I think MS patents on MS chips have nothing to do with chips, but everything to do with competition at the top-level, a level higher than the chip, with the game manufacturer. I think MS can't protect the top-level game market through a (top-level) game patent since games change too much to have any real patent-value that could act as a barrier to entry for a game maker, so the only significant way for MS to protect its biz is through a low-level patent, at chip level. But MS has no control on chip patents, only Intel does, unless MS creates some of its own, right?
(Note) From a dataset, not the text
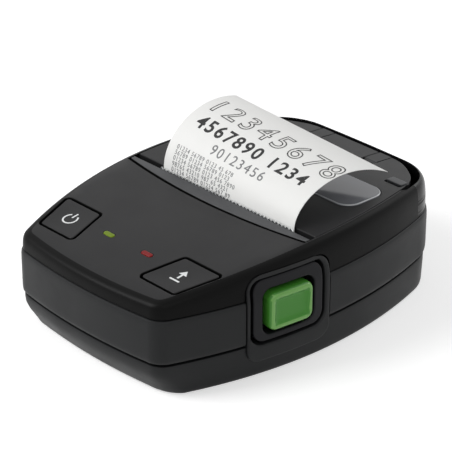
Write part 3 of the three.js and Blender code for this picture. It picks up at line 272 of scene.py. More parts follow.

Without it, Intel owns the barrier-to-entry that MS may need to use to protect itself, but who is to say if Intel can or would give this to MS, what would obligate Intel to do so? Nothing, so that's too precarious of a situation for MS to be in - to be dependent upon a chip maker that may supply your competitor with a feature you need to protect, thus leaving you without any defensible differentiation. It's not like Intel is going to create some chip-level patents that blocks a MS competitor from buying Intel chips, right? MS can't be dependent upon Intel in this way unless there was some way that MS could insure MS features were specific to them and not given out to anybody and everybody, so MS has to make their own chip-level patents to create this protection. What does this do? Protect MS at the top-level game level by attacking any and all chip makers that attempt to supply MS features to MS competitors that MS has patents for. It's clever. This is all speculation on my part, but I think it fits the bill.

None of what MS does here, defensible patent protection, has any negative impact to Intel's business.